La Remontée Miraculeuse
     Après m'être avancé dans l'eau assez rapide jusqu'à la taille, j'attache à l'extrémité du bas de ligne une mouche noyée très brillante et je propulse la soie à quelque 16 mètres (environ 50 pieds) en amont. Dès que l'artificielle touche l'eau, et ce, afin qu'elle dérive le plus librement avec le courant et près du lit de la rivière, je déporte la soie vers l'amont. Tout au long de la descente de la mouche dans le courant, je fais plusieurs autres amendements de la soie et, tout juste avant de procéder à un autre lancer, je sens un léger frémissement sur la ligne. Instinctivement, je relève la canne en position verticale. A cet instant, le poisson sentant qu'un lien le retient, part en trombe et s'engage dans une course folle vers l'aval. J'augmente alors la tension du moulinet... la canne s'arque, mais il refuse de s'arrêter. Impuissant, je regarde la soie du moulinet se dévider... et ensuite la ligne de réserve.

     Voyant qu'il ne me reste que quelques mètres de ligne de réserve emmagasinée dans le moulinet, j'augmente, au risque de tout casser, la tension du moulinet. Changement de cap: il repart de plus belle vers l'amont. Je ne suffis pas à embobiner la ligne de réserve et la soie libérées du moulinet lors de la première course. La 'bombe» se sauve à toute allure vers le haut de la fosse...

     Enfin, après plusieurs autres courses et cabrioles, le poisson s'épuise quelque peu. Je l'entraîne donc en eau plus calme et le guide le cueille dans son épuisette. Après un combat de plus de quinze minutes, je venais de récolter une alose savoureuse de plus de 3,6 kg (8 lb) dans la célèbre Miramichi.

UN GRAND HARENG MECONNU

     Espèce pélagique, l'alose savoureuse se déplace et migre en bancs, comme son proche cousin le hareng. Toutefois, tout comme le saumon atlantique, c'est un poisson anadrome qui vit en mer et revient frayer en eau douce. Selon les scientifiques, elle retourne pour la première fois à sa rivière natale à l'âge de quatre ou cinq ans, et certaines peuvent frayer jusqu'à cinq fois au cours de leur vie. On ne la retrouve donc en eau douce que pendant la période de la fraieson, ainsi qu'au cours des premiers mois de sa vie.

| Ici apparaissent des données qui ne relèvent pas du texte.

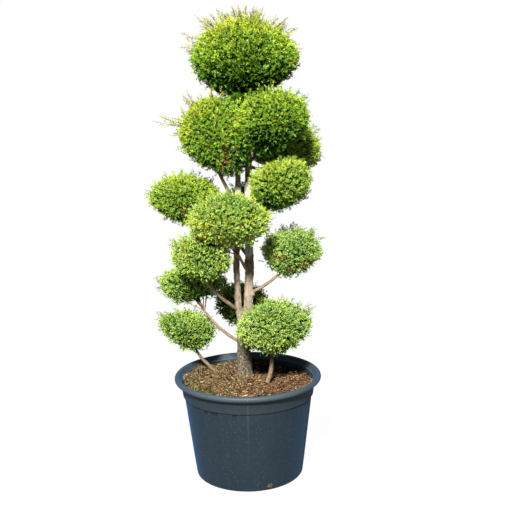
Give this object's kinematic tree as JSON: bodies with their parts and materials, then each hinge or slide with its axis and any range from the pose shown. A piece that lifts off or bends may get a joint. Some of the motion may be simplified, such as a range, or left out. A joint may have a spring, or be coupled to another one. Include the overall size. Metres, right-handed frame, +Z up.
{
  "type": "potted juniper topiary",
  "caption": "Clipped conifer whose rounded foliage pompons stand on upright stems and side boughs, growing in a round rolled-rim nursery pot.",
  "frame": {"origin": "middle of the pot's flat underside", "axes": "+Z up along the stems, -Y towards the side shown in the picture, +X to the right of it"},
  "size_m": [0.7438, 0.7162, 1.9374],
  "materials": {
    "pot": "satin moulded plastic, dark blue-grey",
    "mulch": "loose bark and straw-brown litter over soil",
    "bark": "rough grey-brown fibrous bark",
    "foliage": "dense fresh green scale and needle leaves"
  },
  "bodies": {
    "root": {"pot": "pot", "soil": "mulch", "trunk_main": "bark", "trunk_left": "bark", "bough_upper_left": "bark", "bough_upper_right": "bark", "bough_upper_right_back": "bark", "bough_middle_left": "bark", "bough_middle_right": "bark", "bough_middle_back": "bark", "bough_front": "bark", "bough_low_left": "bark", "bough_low_left_back": "bark", "bough_right": "bark", "bough_low_back": "bark", "stem_foot_left": "bark", "stem_foot_right": "bark", "pompon_crown": "foliage", "pompon_upper_left": "foliage", "pompon_upper_right": "foliage", "pompon_upper_right_back": "foliage", "pompon_upper_left_back": "foliage", "pompon_middle_left": "foliage", "pompon_middle_right": "foliage", "pompon_middle_back": "foliage", "pompon_front": "foliage", "pompon_low_left": "foliage", "pompon_low_left_back": "foliage", "pompon_right": "foliage", "pompon_low_back": "foliage", "pompon_foot_left": "foliage", "pompon_foot_right": "foliage"}
  },
  "joints": []
}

     Durant la période de reproduction, tout dépendant de la température de l'eau (entre 14,5 °C et 22 °C [55 °F à 70 °F]), elle séjourne dans plusieurs rivières de la côte Est américaine, depuis la Floride jusque dans le fleuve Saint-Laurent, et ce sont les mâles, plus petits que les femelles, qui entrent les premiers. Au Québec, elle remonte jusque dans l'archipel de Montréal.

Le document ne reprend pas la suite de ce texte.